The Data Quality (DQ) initialization step in the calibration pipeline populates the DQ mask for the input dataset. Flag values from the appropriate static mask (“MASK”) reference file in CRDS are copied into the “PIXELDQ” array of the input dataset, because it is assumed that flags in the mask reference file pertain to problem conditions that affect all groups and integrations for a given pixel.

The actual process consists of the following steps:

  1. Determine what MASK reference file to use via the interface to the bestref utility in CRDS.

  2. If the “PIXELDQ” or “GROUPDQ” arrays of the input dataset do not already exist, which is sometimes the case for raw input products, create these arrays in the input data model and initialize them to zero. The “PIXELDQ” array will be 2D, with the same number of rows and columns as the input science data. The “GROUPDQ” array will be 4D with the same dimensions (nints, ngroups, nrows, ncols) as the input science data array.

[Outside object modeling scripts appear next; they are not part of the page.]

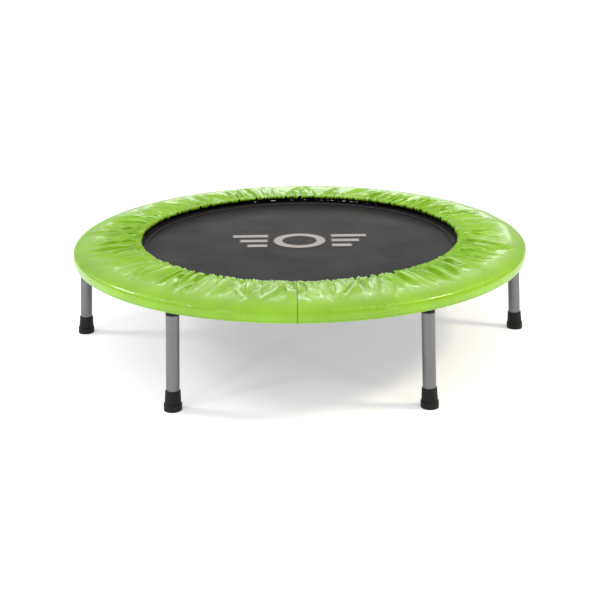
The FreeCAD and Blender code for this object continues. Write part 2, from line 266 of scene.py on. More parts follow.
def vinyl_material(colours, sizes, flat_length, stitch_lines):
    """Glossy coated fabric: fine grain, crinkles across the strip, dark seams and stitched hems."""
    material, tree, shader = new_material("lime_vinyl")
    flat = surface_coordinates(tree, "strip")
    crinkle = noise(tree, surface_coordinates(tree, "strip", (1, 0.2, 1)), 90, detail=7, roughness=0.62)
    grain = noise(tree, flat, 1400, detail=2)
    cloud = noise(tree, flat, 9, detail=3)
    position = node(tree, "ShaderNodeSeparateXYZ")
    tree.links.new(flat, position.inputs["Vector"])
    around, across = position.outputs["X"], position.outputs["Y"]

    panels = maths(tree, "MULTIPLY", around, sizes.seams / flat_length)
    turned = maths(tree, "ADD", panels, 0.5 - sizes.seam_turn / TURN * sizes.seams)
    seam = line_mask(tree, maths(tree, "FRACT", turned, 0), 0.5, 0.0011 * sizes.seams / flat_length)
    dashes = maths(tree, "GREATER_THAN", maths(tree, "FRACT", maths(tree, "MULTIPLY", around, 230), 0), 0.35)
    stitches = 0.0
    for place in stitch_lines:
        stitches = maths(tree, "ADD", line_mask(tree, across, place, 0.0007), stitches)
    stitches = maths(tree, "MULTIPLY", stitches, dashes)
    lines = maths(tree, "MAXIMUM", maths(tree, "MULTIPLY", seam, 0.8), maths(tree, "MULTIPLY", stitches, 0.5))

    cloth = between(tree, spread(tree, cloud, 0, 1), shade(colours.vinyl, 0.88), shade(colours.vinyl, 1.14))
    tone = node(tree, "ShaderNodeMix", data_type="RGBA")
    tone.inputs["B"].default_value = (*shade(colours.vinyl, 0.12), 1)
    tree.links.new(lines, tone.inputs["Factor"])
    tree.links.new(cloth, tone.inputs["A"])
    tree.links.new(tone.outputs["Result"], shader.inputs["Base Color"])
    tree.links.new(spread(tree, cloud, 0.29, 0.38), shader.inputs["Roughness"])
    shader.inputs["Specular IOR Level"].default_value = 0.45
    shader.inputs["Coat Weight"].default_value = 0.3
    shader.inputs["Coat Roughness"].default_value = 0.10
    add_bump(tree, shader, crinkle, 0.006, 0.6)
    add_bump(tree, shader, maths(tree, "SUBTRACT", 1.0, lines), 0.0010, 0.8)
    add_bump(tree, shader, grain, 0.0001, 0.35)
    return material


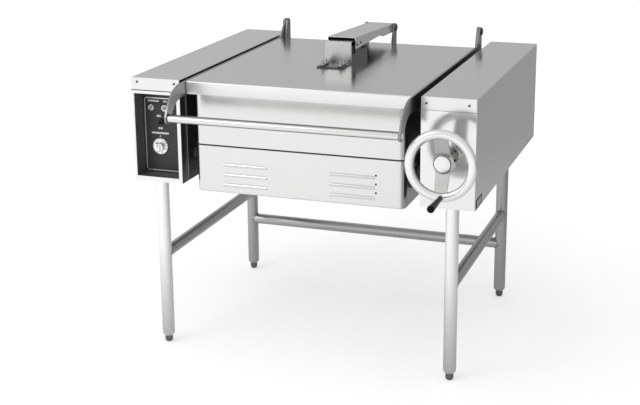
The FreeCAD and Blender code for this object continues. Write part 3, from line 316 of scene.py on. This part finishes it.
def finish(piece, smooth=40):
    """Applies the modifiers, merges doubles, turns the faces outward and smooths the round ones."""
    bpy.ops.object.select_all(action="DESELECT")
    piece.select_set(True)
    bpy.context.view_layer.objects.active = piece
    for modifier in list(piece.modifiers):
        bpy.ops.object.modifier_apply(modifier=modifier.name)
    bpy.ops.object.transform_apply()
    bpy.ops.object.mode_set(mode="EDIT")
    bpy.ops.mesh.select_all(action="SELECT")
    bpy.ops.mesh.remove_doubles(threshold=0.00001)
    bpy.ops.mesh.normals_make_consistent(inside=False)
    bpy.ops.object.mode_set(mode="OBJECT")
    bpy.ops.object.shade_smooth_by_angle(angle=math.radians(smooth))
    return piece


def chamfer(piece, width, segments=2, limit=50):
    """Eases the edges that bend more than the limit, by a width in millimetres."""
    edge = piece.modifiers.new("edge", "BEVEL")
    edge.width = width / 1000
    edge.segments = segments
    edge.limit_method = "ANGLE"
    edge.angle_limit = math.radians(limit)


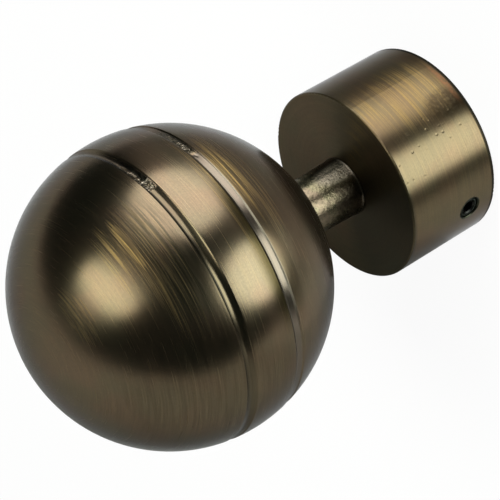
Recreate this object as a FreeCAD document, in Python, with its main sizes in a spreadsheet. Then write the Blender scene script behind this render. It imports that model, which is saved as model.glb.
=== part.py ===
"""Curtain pole finial, in millimetres.

A turned ball with two shallow grooves stands on a short neck above a cup-shaped end cap, which
slides over the end of a round pole. A countersunk screw runs from inside the cap through the
neck into the ball and clamps the three together. A grub screw in the cap's wall locks the
finial to the pole.

The origin is the centre of the cap's mouth, +Z runs up through the cap to the ball, and the
grub screw faces -Y.
"""
import FreeCAD, Part
import os
import Sketcher

SIZES = [
    # the pole that the cap slides over, and the cap
    ("pole_diameter", 28.0),
    ("pole_clearance", 0.15),
    ("cap_wall", 3.35),
    ("cap_length", 19.0),
    ("cap_floor", 4.0),
    ("cap_edge_radius", 0.3),
    ("mouth_chamfer", 0.4),
    # the neck, a little wider at the cap than at the ball
    ("neck_length", 12.0),
    ("neck_cap_diameter", 10.8),
    ("neck_ball_diameter", 10.2),
    ("neck_edge_chamfer", 0.25),
    # the ball, its flat seat for the neck and its two grooves
    ("ball_diameter", 53.5),
    ("ball_seat_diameter", 11.6),
    ("upper_groove_rise", 4.65),
    ("upper_groove_depth", 0.48),
    ("upper_groove_floor", 1.2),
    ("lower_groove_drop", 5.4),
    ("lower_groove_depth", 0.36),
    ("lower_groove_floor", 1.25),
    ("groove_wall_slope", 50.0),
    ("groove_lip_radius", 0.2),
    # the countersunk screw that clamps cap, neck and ball
    ("screw_diameter", 6.0),
    ("screw_length", 30.0),
    ("screw_head_diameter", 11.3),
    ("screw_rim_height", 0.4),
    ("screw_sink", 0.1),
    ("screw_point_chamfer", 0.6),
    ("screw_clearance", 0.2),
    ("recess_span", 6.8),
    ("recess_slot", 1.5),
    ("recess_depth", 2.8),
    ("recess_taper", 8.0),
    ("thread_clearance", 0.03),
    ("tapped_hole_spare", 3.0),
    ("drill_tip_height", 1.8),
    # the grub screw that grips the pole
    ("grub_diameter", 4.0),
    ("grub_length", 3.0),
    ("grub_height", 5.8),
    ("grub_sink", 0.3),
    ("grub_hole_lead", 0.25),
    ("grub_key", 2.0),
    ("grub_socket_depth", 1.6),
    ("grub_socket_lead", 0.2),
    ("grub_point_chamfer", 0.5),
    ("grub_face_chamfer", 0.2),
]

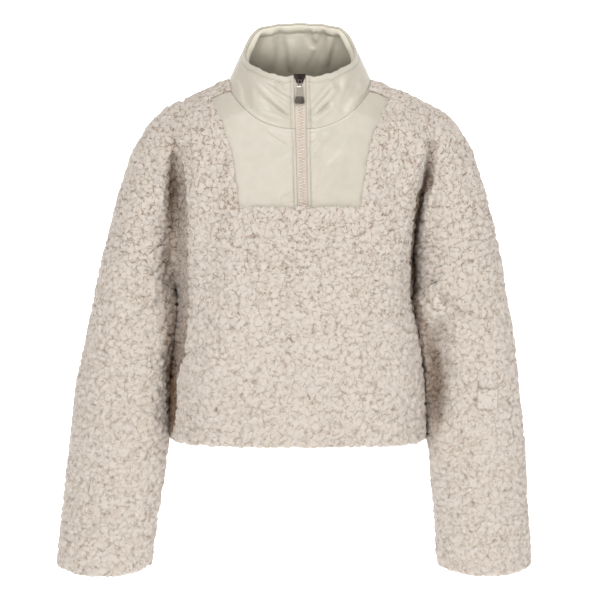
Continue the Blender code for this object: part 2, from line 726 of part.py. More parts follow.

  3. Check to see if the input science data is in subarray mode. If so, extract a matching subarray from the full-frame MASK reference file.

  4. Propagate the DQ flags from the reference file DQ array to the science data “PIXELDQ” array using numpy’s bitwise_or function.

Note that when applying the dq_init step to FGS guide star data, as is done in the calwebb_guider pipeline, the flags from the MASK reference file are propagated into the guide star dataset “DQ” array, instead of the “PIXELDQ” array. The step identifies guide star data based on the following exposure type (EXP_TYPE keyword) values: FGS_ID-IMAGE, FGS_ID-STACK, FGS_ACQ1, FGS_ACQ2, FGS_TRACK, and FGS_FINEGUIDE.


No special handling is required for NIRSpec exposures taken using the IRS2 readout pattern, because matching IRS2 MASK reference files are supplied in CRDS.